» Exercise objective
Give all of the lines again, with nothing added or dropped.

» Data rows
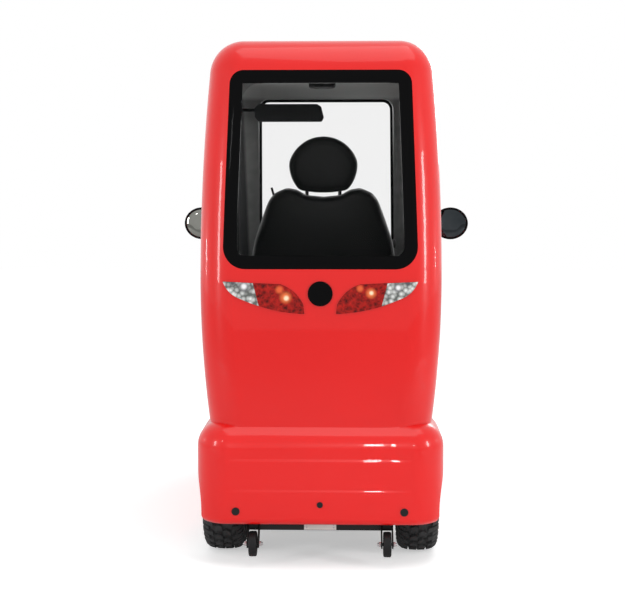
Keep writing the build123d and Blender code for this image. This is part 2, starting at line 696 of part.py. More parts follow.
# Knuckles: a barrel round the kingpin and a stub for the wheel
barrel = Pos(KINGPIN_X, FRONT_AXLE_Y, WHEEL_R) * Cylinder(BARREL_R, 2 * (YOKE_GAP - FIT))
barrel = barrel + rod_x((KINGPIN_X, FRONT_STUB_END_X), FRONT_AXLE_Y, WHEEL_R, AXLE_R)
kingpin_bore = Pos(KINGPIN_X, FRONT_AXLE_Y, WHEEL_R) * Cylinder(KINGPIN_R + RUNNING_FIT, 4 * YOKE_GAP)
parts["knuckle_right"] = barrel - kingpin_bore
parts["knuckle_left"] = mirror(parts["knuckle_right"], Plane.YZ)

# Wheels: a rim turned from one section and a tyre on it, about the X axis through the wheel's middle


def turned(outline):
    """A ring turned about the X axis from (x, radius) points."""
    return revolve(make_face(Polyline(*outline, close=True)), Axis.X)


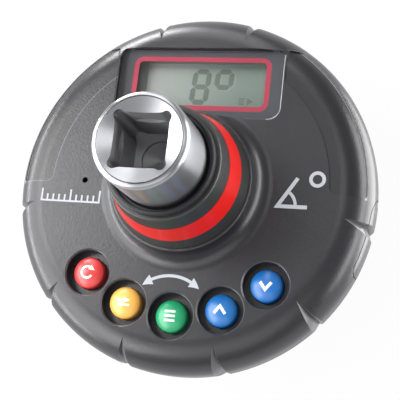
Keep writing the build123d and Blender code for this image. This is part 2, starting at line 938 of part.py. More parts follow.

» Problem solution
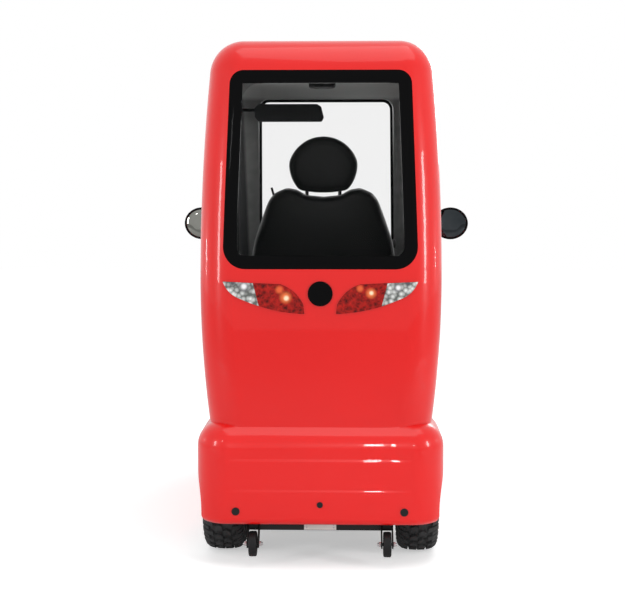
Keep writing the build123d and Blender code for this image. This is part 2, starting at line 696 of part.py. More parts follow.
# Knuckles: a barrel round the kingpin and a stub for the wheel
barrel = Pos(KINGPIN_X, FRONT_AXLE_Y, WHEEL_R) * Cylinder(BARREL_R, 2 * (YOKE_GAP - FIT))
barrel = barrel + rod_x((KINGPIN_X, FRONT_STUB_END_X), FRONT_AXLE_Y, WHEEL_R, AXLE_R)
kingpin_bore = Pos(KINGPIN_X, FRONT_AXLE_Y, WHEEL_R) * Cylinder(KINGPIN_R + RUNNING_FIT, 4 * YOKE_GAP)
parts["knuckle_right"] = barrel - kingpin_bore
parts["knuckle_left"] = mirror(parts["knuckle_right"], Plane.YZ)

# Wheels: a rim turned from one section and a tyre on it, about the X axis through the wheel's middle


def turned(outline):
    """A ring turned about the X axis from (x, radius) points."""
    return revolve(make_face(Polyline(*outline, close=True)), Axis.X)


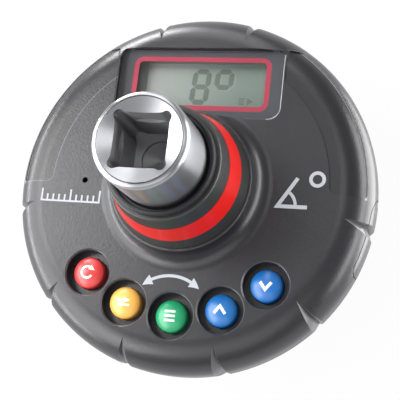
Keep writing the build123d and Blender code for this image. This is part 2, starting at line 938 of part.py. More parts follow.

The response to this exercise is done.